Just am Tag nach den Terroranschlägen in Paris ein Stück herauszubringen, in dem Paris als Stadt der Vergnügungen fungiert, ist ein problematisches Unterfangen. Die Grazer Oper rechtfertigte ihre Premiere des in seiner Vaterstadt schon lange nicht mehr gespielten "Opernballs" von Richard Heuberger mit einer dem Programmheft beigelegten Erklärung, in der man lesen konnte: "Unser Mitgefühl gilt den Opfern und Angehörigen der Terroranschläge in Paris in der vergangenen Nacht. Der Originalschauplatz der Operette 'Der Opernball' von Richard Heuberger ist ein anderes Paris - ein Paris in der Faschingszeit, voller Lebensfreude und Vitalität. Wir hoffen, dass wir mit den Mitteln unserer Kunst dem Schrecken der Realität etwas entgegensetzen können."

Das ist der Grazer Oper weitgehend gelungen, obwohl sie gezielte Eigenwerbung betreibt. Das zentrale Element des Bühnenbilds von Friedrich Eggert ist nämlich ihre eigene Feststiege mit den goldenen Puttenlampen. Sie ziert im ersten Akt das Palais der Familie Duménil, hat im zweiten Akt nach dem Wegziehen der vielen Samtvorhänge auch noch Platz für die vier ominösen Chambres separées und rotiert dann, der Katerstimmung entsprechend, ernüchternd durch den dritten Akt.

Neue Textfassung

Hier bricht Regisseur Bernd Mottl, der den ersten Akt noch in der Zeit des Aufkommens des Automobils angesiedelt hatte, endgültig die Form illusionistischen Theaters. Erweckten schon im zweiten Akt die Lackkostüme von Alfred Mayrhofer und die Choreographie von Andrea Heil den Eindruck, sie seien für den Life Ball konzipiert, so tritt nun das plötzlich über ein Handy verfügende Hausmädchen Hortense teilweise ganz aus ihrer Rolle. In dieser Produktion liest und zitiert die Perle gerne Karl Marx - ein Einfall von Peter Lund, der nicht nur die Dialoge zum Großteil neu geschrieben, sondern bisweilen auch die Gesangstexte bearbeitet hat - über weite Strecken mit viel Witz und nur selten das Niveau aus den Augen verlierendem Geschmack.

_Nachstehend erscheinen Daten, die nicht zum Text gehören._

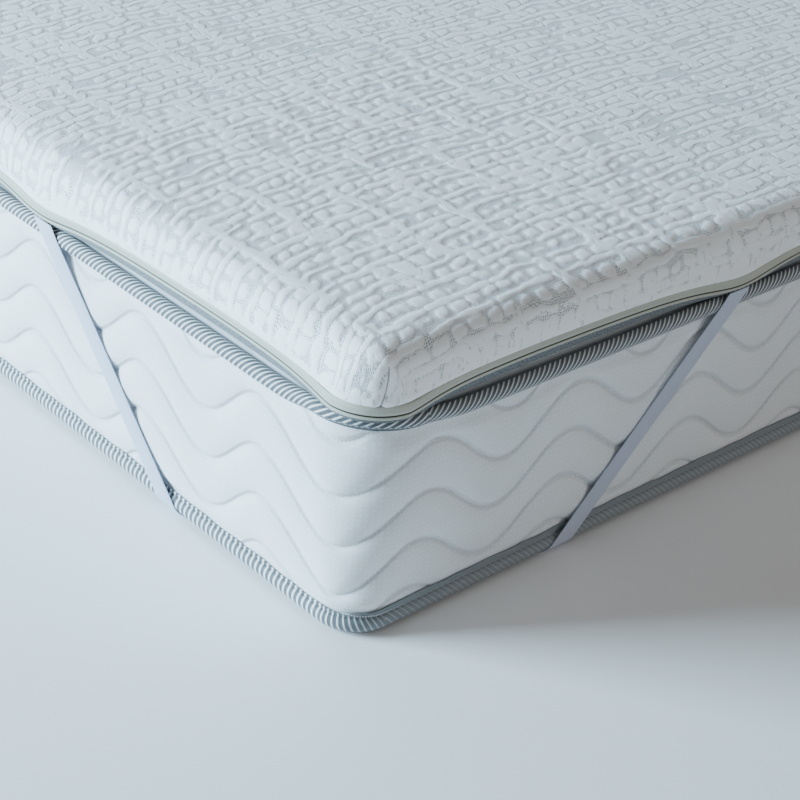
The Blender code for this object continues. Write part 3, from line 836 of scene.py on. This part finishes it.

Unter der routinierten Stabführung von Marius Burkert agiert auf der Bühne ein stimmiges Ensemble. Sieglinde Feldhofer zieht als gewitztes Kammermädchen Hortense die Fäden, Margareta Klobucar öffnet als abgebrühte Pariserin ihrer von Nadja Mchantaf mit glaubwürdiger Naivität ausgestatteten Freundin Angèle aus der Provinz die Augen und die große Schauspielerin Lotte Marquardt feiert als dominante Tante Palmyra ein gelungenes Comeback auf der Bühne. Bei den Herren wartet Martin Fournier als Georges Duménil mit einem kultivierten Tenor aus, der Bariton Ivan Orescanin zieht in der Rolle des Paul Aubier als Möchtegern-Don-Juan aus der Provinz alle Register. Alexander Kaimbacher reift als Henri zum Mann, János Mischuretz kommt als gewitzter Oberkellner Philippe kaum mit dem Einstecken des ihm zugesteckten Trinkgelds nach und Gerhard Ernst, der in der letzten "Opernball"-Aufführungsserie der Wiener Volksoper ebenfalls in dieser Rolle geglänzt hatte, mimt nun nicht minder gekonnt den in die Jahre gekommenen und unter dem Pantoffel seiner Gattin stehenden Lebemann Theofil Beaubuisson.